Re: "Mailto" Command

At 10:49 24/3/97 +0200, Jukka Korpela wrote:
>On Mon, 24 Mar 1997, Brent Maxwell wrote:
>
>> it's something like mailto:someone@somewhere?subject=hello

Such usage is non-standard and highly questionable (except possibly in
relatively controlled Intranet settings) due to the inconsistent
implementation of such "extensions" among various browsers... not to
mention the harsh reality that it breaks badly on some standards-compliant
browsers (typically sending an email bounce message back to the Web site
visitor).

>Have I joined the wrong list? I thought this was for _discussing
>the development of HTML_, not for asking frequently asked questions
>and telling wrong answers to them.

Such, alas, would seem to be the nature of the beast (email list
participants). But, if you've constructive suggestions, no doubt several
other lists which discuss mailing list administration might be interested.

Constructive responses to off-topic posts include private email
responses.as well as ignoring the question... particularly the later when
one has difficulty constructing a polite reply. Rarely is a response to the
list appropriate, clarifying flat-out wrong answers occasionally being one
of them.

>As regards to the evolution of HTML, I think there is clear need
>for a standardized method for specifying that a form be sent
>as a mail (RFC 822) message to a given address or list of addresses.
>The specification need not be part of HTML specification proper;
>it might be separate short W3C recommendation.

Such a proposal currently exists, as an Internet-Draft
<draft-hoffman-mailto-url-00.txt> [1]. The proposal, which is part of the
project to update the URL specification document, RFC 1738 [2], addresses
many of the concerns which have been raised in various areas, with (IMHO) a
clean and practical definition.

On the down side, the proposal is not fully backward compatible with RFC
1738. That seems a defensible thing to do in this particular situation.

>Now people are writing miscellaneous CGI scripts, trying to persuade
>webmasters to install them, wondering how to write programs which
>process the messages without really knowing their exact syntax, etc.
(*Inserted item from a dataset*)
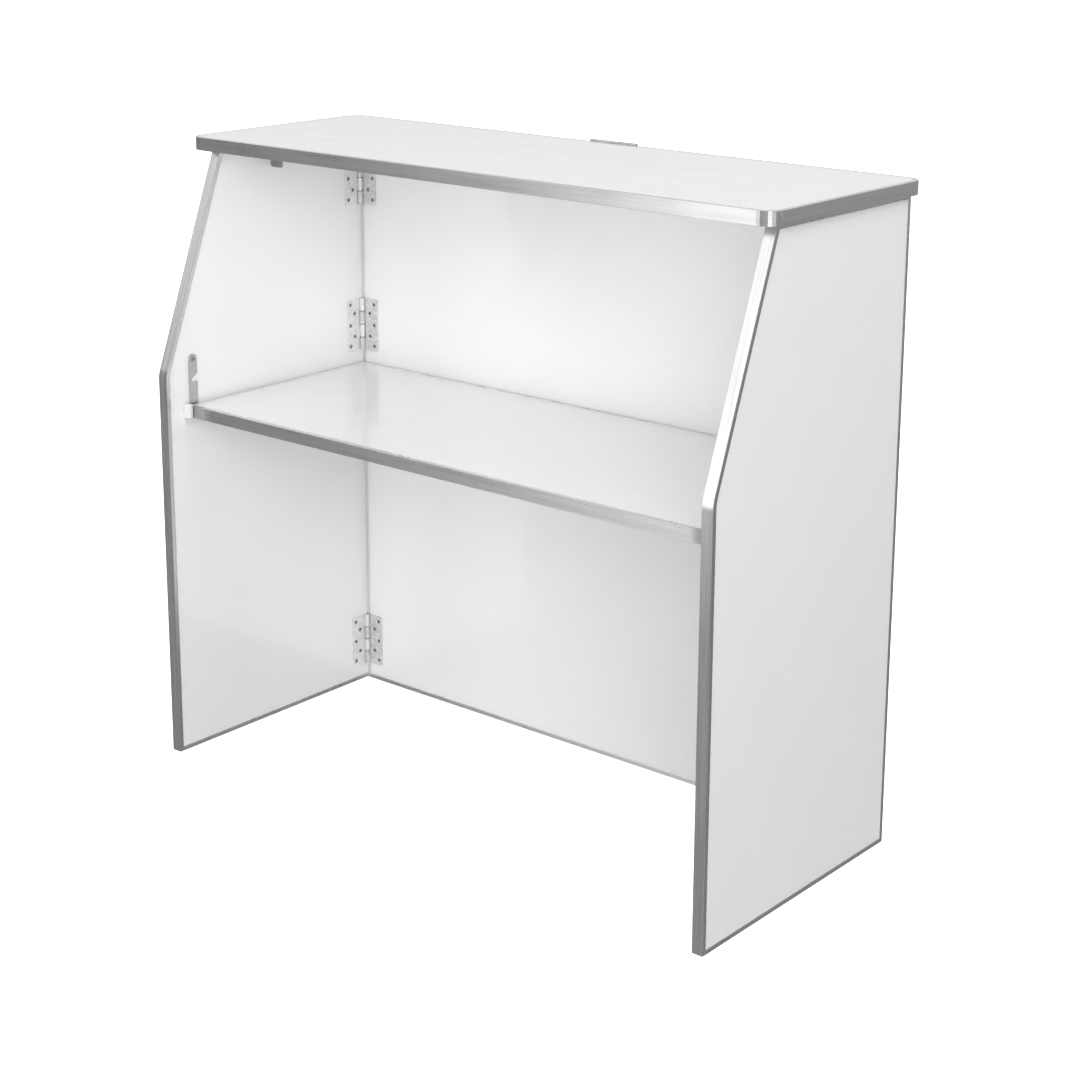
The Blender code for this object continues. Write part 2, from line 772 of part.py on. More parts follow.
def build_worktop_hinge():
    """The flap hinge behind the worktop: a leaf on its rear edge and a cranked leaf on the front panel."""
    middle = lid_barrel_radius - lid_sheet / 2
    tongue = lid_barrel_radius + panel_gap
    foot = worktop_thickness + lid_axis_above_surface - lid_leaf_end_margin
    edge_plate = [Vector((x, middle)) for x in (foot, foot - hinge_corner_cut, tongue)]
    odd = range(1, lid_knuckles, 2)
    even = range(0, lid_knuckles, 2)
    spans = knuckle_spans(lid_hinge_length, lid_knuckles, odd, gap)
    edge_roll = curl(middle, math.pi / 2, curl_turn)
    leaf = rolled_leaf(
        "worktop_hinge_leaf", edge_plate, edge_roll, lid_hinge_length, spans, lid_sheet, hinge_corner_cut
    )
    hole_x = foot * lid_hole_height_share
    rows = [lid_hinge_length * share for share in lid_hole_row_shares]
    places = [Vector((hole_x, middle - lid_sheet / 2, row)) for row in rows]
    cut(leaf, countersunk_cutters(
        "worktop_leaf_drill", places, Vector((0, -1, 0)), lid_sheet, lid_hole_radius, lid_countersink_radius
    ))
    leaf_mesh = baked(leaf)

    # The cranked leaf drops behind the worktop, steps in under its overhang and runs down the panel.
    corridor = worktop_thickness + lid_axis_above_surface + lid_crank_clearance + lid_sheet / 2
    axis_y = worktop_rear_y + gap + lid_barrel_radius
    step_in = axis_y - (rear_y + gap + lid_sheet / 2)
    end = corridor + lid_panel_leaf_drop
    panel_plate = [
        Vector((end, step_in)),
        Vector((end - hinge_corner_cut, step_in)),
        Vector((corridor, step_in)),
        Vector((corridor, 0.0)),
        Vector((tongue, 0.0)),
    ]
    panel_roll = curl(middle, 0.0, -curl_turn)
    spans = knuckle_spans(lid_hinge_length, lid_knuckles, even, gap)
    panel_leaf = rolled_leaf(
        "worktop_hinge_bracket", panel_plate, panel_roll, lid_hinge_length, spans, lid_sheet, hinge_corner_cut
    )
    hole_x = corridor + lid_panel_leaf_drop * lid_hole_height_share
    places = [Vector((hole_x, step_in - lid_sheet / 2, row)) for row in rows]
    cut(panel_leaf, countersunk_cutters(
        "panel_leaf_drill", places, Vector((0, -1, 0)), lid_sheet, lid_hole_radius, lid_countersink_radius
    ))
    panel_mesh = baked(panel_leaf)

    # Local X points down, local Y towards the server and local Z along the pin.
    axis = Vector((0.0, axis_y, worktop_top + lid_axis_above_surface))
    turn = Matrix(((0, 0, 1), (0, -1, 0), (-1, 0, 0))).to_4x4()
    place = Matrix.Translation(axis) @ turn
    pin = pin_mesh("worktop_hinge_pin", middle - lid_sheet / 2 - hinge_pin_clearance, lid_hinge_length)
    new_object("worktop_hinge_bracket", panel_mesh, ZINC, place)
    new_object("worktop_hinge_pin", pin, ZINC, place)
    return new_object("worktop_hinge_leaf", leaf_mesh, ZINC, place), axis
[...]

C'mon, reality check, please. The syntax of email messages is both
particularly easy to parse, as well as very well know as an open standard.
Further, it follows common Internet practice, hence being very similar to
that used for HTTP headers. The "S" in SMTP really does stand for "Simple."

/Harold

ps. That some people engage in areas of technology in which they lack
knowledge is certainly unfortunate, but hardly novel to the Web. Making an
abundance of information available (as W3C and many of us strive to do,
often with some measure of success) is likely the best available antidote.
Concurrent efforts to standardize and simplify are equally important and
sometimes effective.
===========================
[1] "The mailto URL scheme",01/08/1997, 8,890 bytes,
<draft-hoffman-mailto-url-00.txt> --
http://ds.internic.net/internet-drafts/draft-hoffman-mailto-url-00.txt

[2] RFC 1738 PS [Proposed Standard] T. Berners-Lee, L. Masinter, M.
McCahill, "Uniform Resource Locators (URL)", 12/20/1994. (Pages=25)
(Format=.txt) http://ds.internic.net/rfc/rfc1738.txt


-=-=-=-=-=-=-=-=-=-=-=-=-=-=-=-=-=-=-=-=-=-=-=-=-=-=-=-=-=-=-=-=-=-=-=-=-
'The point? The community is hardly dead. And the usual advice applies:
anyone who wants more signal and less noise should generate more signal,
not just complain about the noise. As I like to say, it's easy to hit the
"Delete" key, but my keyboard has no "Create" key.'
  --Tim May, March 1997, responding to "the death of Cypherpunks" fears.